Gates, Pace Discuss Way Forward at Walter Reed
By Jim Garamone
American Forces Press Service
WASHINGTON, March 7, 2007 The military will not wait to hear the results of many boards examining military and veterans medical care, but will move out to correct the situation, Defense Secretary Robert M. Gates said during a news roundtable today.
Defense Secretary Robert Gates, left, and Chairman of the Joint Chiefs of Staff U.S. Marine Gen. Peter Pace address the media during a news conference at the Pentagon, March 7, 2007. Defense Dept. photo by Staff Sgt. D. Myles Cullen, USAF
(Click photo for screen-resolution image);high-resolution image available.
Marine Gen. Peter Pace, chairman of the Joint Chiefs of Staff, said he felt sick when he heard of the conditions at an outpatient facility at Walter Reed Army Medical Center here. He vowed to look at hospitals in totality in the future.
Gates said he had visited with former Kansas Sen. Robert Dole and former Health and Human Services Secretary Donna Shalala following a visit to the White House earlier today and thanked them for taking on the job of evaluating the “full continuum of care” that servicemembers and veterans receive. President Bush yesterday named Dole and Shalala to head the President's Commission on Care for America's Returning Wounded Warriors.

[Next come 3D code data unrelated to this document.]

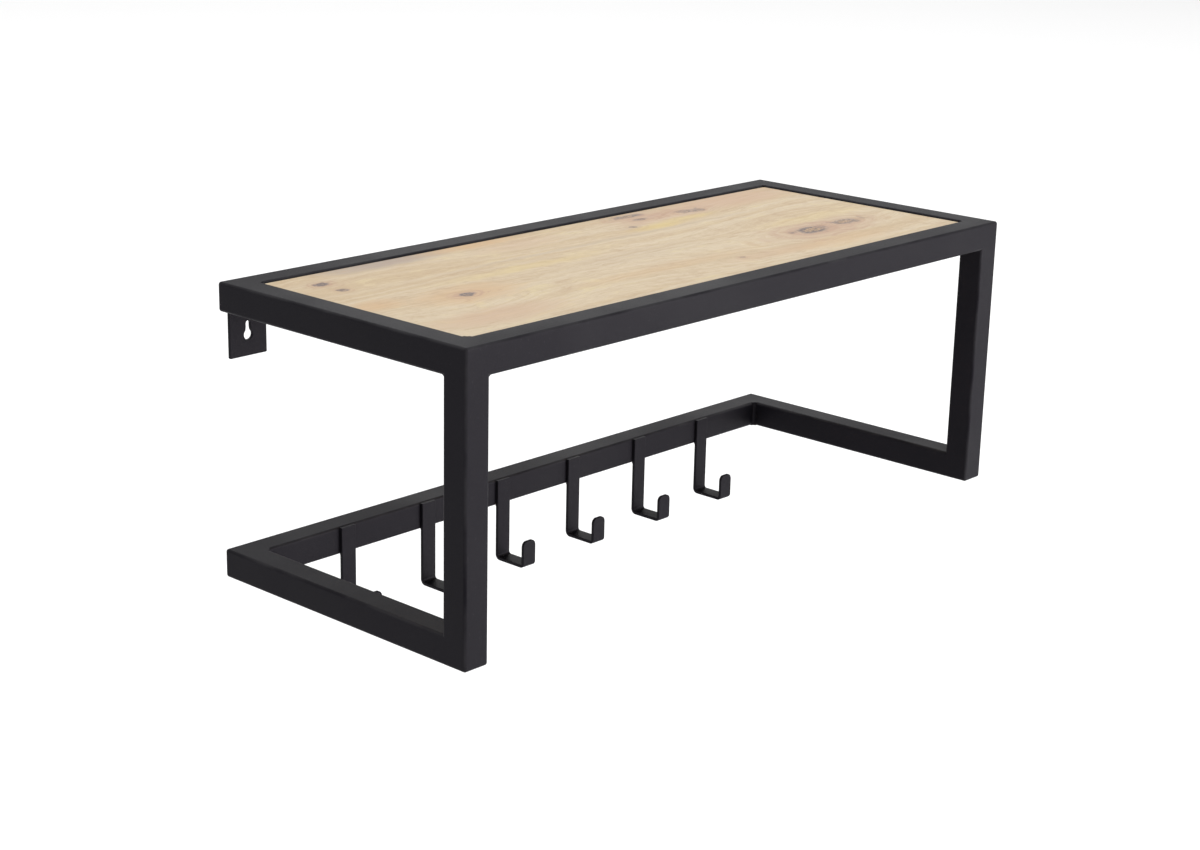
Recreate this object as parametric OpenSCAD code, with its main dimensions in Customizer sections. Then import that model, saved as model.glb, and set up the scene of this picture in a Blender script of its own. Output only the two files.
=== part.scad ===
// Wall coat rack with a wooden shelf and a row of hooks.
// X runs along the rack, +Y points into the wall and +Z is up.  The origin is on
// the wall plane, midway between the round openings of the two keyholes.

/* [Frame] */
// Overall length of the frame
frame_l = 700; // [560:5:1000]
// Overall depth of the frame, from the wall to the front of the posts
frame_d = 290; // [220:5:360]
// Height of the frame, from the underside of the lower rails to the top
frame_h = 255; // [200:5:340]
// Outside size of the square tube
tube = 25; // [20:1:30]
// Wall thickness of the tube
tube_wall = 1.5; // [1:0.5:2]
// Outside corner radius of the tube
tube_r = 2.5; // [2:0.5:3]

/* [Shelf board] */
// Gap between the board and the tubes around it
board_gap = 1; // [0.5:0.5:2]
// Depth of the board's top below the top of the frame
board_recess = 1.5; // [0:0.5:2]
// Extra length cut off each side of the board's corners, past the weld fillets
corner_play = 1.2; // [0.8:0.1:4]

/* [Board tabs] */
// Length of a tab along the rail it is welded to
tab_w = 30; // [20:1:40]
// Reach of a tab under the board
tab_reach = 22; // [16:1:30]
// Thickness of a tab
tab_t = 3; // [2:0.5:3]
// Distance of a tab's middle from the frame's end, as built into the long rails
tab_inset = 125; // [80:5:160]
// Radius of the two free corners of a tab
tab_corner = 5; // [2:1:8]

/* [Board screws] */
// Diameter of a screw's shank
screw_d = 4; // [3:0.5:5]
// Thickness of wood left over a screw's tip
screw_cover = 6; // [4:1:8]
// Diameter of a screw's head
screw_head_d = 8; // [7:0.5:10]
// Height of a screw's head
screw_head_h = 2.4; // [2:0.2:3]
// Extra diameter of the hole in a tab
tab_hole_play = 0.6; // [0.4:0.1:1]
// Gap between a screw and its hole in the board
pilot_play = 0.05; // [0.02:0.01:0.1]

/* [Hooks] */
// Distance from the frame's end to the middle of the first hook
hook_end = 112.5; // [60:2.5:130]
// Width of the flat bar
hook_w = 16; // [12:1:25]
// Thickness of the flat bar
hook_t = 3; // [2:0.5:4]
// Distance from the lower rails' underside down to the hooks' underside
hook_drop = 53; // [40:1:80]
// Distance from the rail's face to the front of a hook
hook_reach = 37; // [28:1:50]
// Height of the upturned lip, from the hook's underside
hook_lip = 26; // [18:1:34]
// Inside radius of the bend at the back
hook_back_r = 2.5; // [1:0.5:5]
// Inside radius of the bend at the front
hook_front_r = 1.5; // [1:0.5:5]
// Radius of the lip's two top corners
hook_tip_r = 5.5; // [3:0.5:6]
// Distance of a hook's top edge below the top of the rail
hook_top_gap = 0.5; // [0:0.5:3]

/* [Wall plates] */
// Width of a wall plate
plate_w = 38; // [30:1:50]
// Length of a plate below the rear rail
plate_drop = 41.5; // [35:0.5:60]
// Thickness of a plate
plate_t = 3; // [3:0.5:5]
// Distance of a plate's edge from the frame's end
plate_inset = 9; // [6:1:40]
// Diameter of a keyhole's round opening
key_d = 9; // [8:0.5:11]
// Width of a keyhole's slot
key_slot = 4.8; // [4:0.2:6]
// Rise from the round opening to the end of the slot, centre to centre
key_rise = 9.5; // [8:0.5:12]
// Height of the round opening's centre above the plate's lower edge
key_foot = 18; // [12:0.5:24]

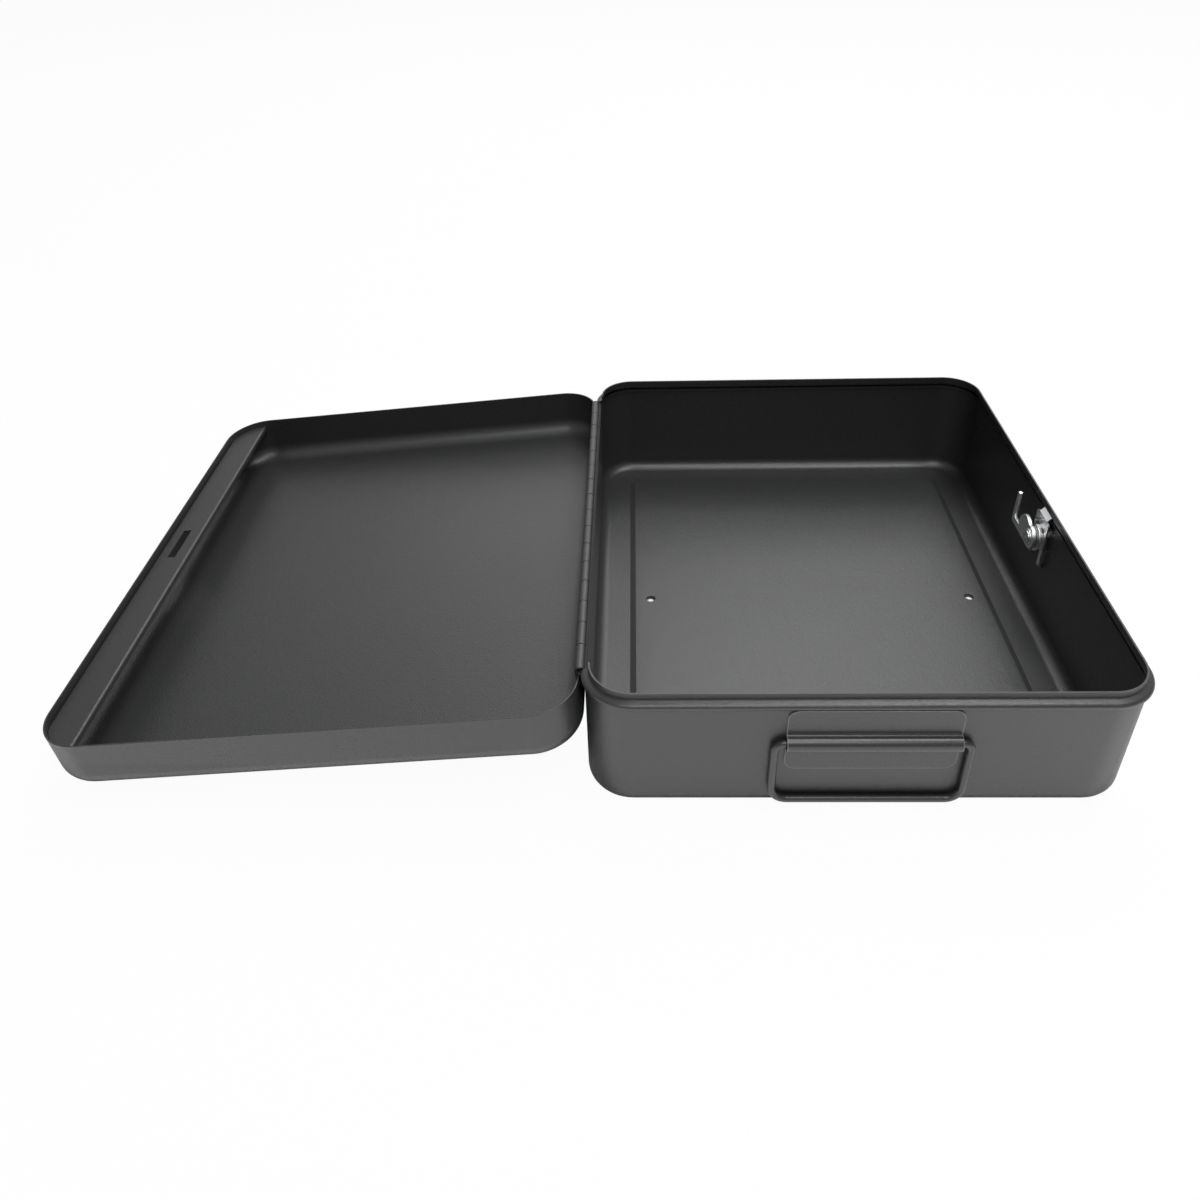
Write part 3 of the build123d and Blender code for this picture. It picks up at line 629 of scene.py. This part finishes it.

An independent review group on Walter Reed that Gates appointed has begun its work and will report back its initial findings in early April, the secretary said.
“This deadline is relatively short for a reason: to make sure we identify additional flaws in the system and get on with fixing them as fast as possible,” Gates said.
The secretary has ordered acting Army Secretary Pete Geren to report to him about the service’s action plan to fix the outpatient situation at Walter Reed. “I will expect progress reports on this every two weeks,” he said.
He also has tasked David S. C. Chu, the defense undersecretary for personnel and readiness, and Dr. William Winkenwerder, the assistant secretary of defense for health affairs, to conduct a comprehensive review of all medical care programs, facilities and procedures of all services to ensure the department is providing servicemembers the standard of care they deserve.
“I have told them that resources will not be an issue,” he said.
Gates said that when he first heard of the conditions at Walter Reed -- a hospital considered “the jewel in the crown” of military medical facilities -- he immediately thought of what conditions were like at other facilities. He said he knew the department needed to see what conditions were like throughout the services and in the handoff between DoD care and that from the Department of Veterans Affairs.
“That's why I am so supportive of … the Dole-Shalala effort that looks at this process end to end, … from the time a soldier is wounded on the battlefield until he or she is either returned to service or is discharged and ends up at their local VA hospital or back at home,” the secretary said.
It’s important that the process works from servicemembers’ standpoint and is not simply a bureaucratic process, and it’s important that “the quality of attention and care through that whole spectrum is what it should be,” he said. “And I'm concerned that it's not.”
Gates said that after fighting the war itself, “fixing the problems associated with care for our wounded must be our highest priority.”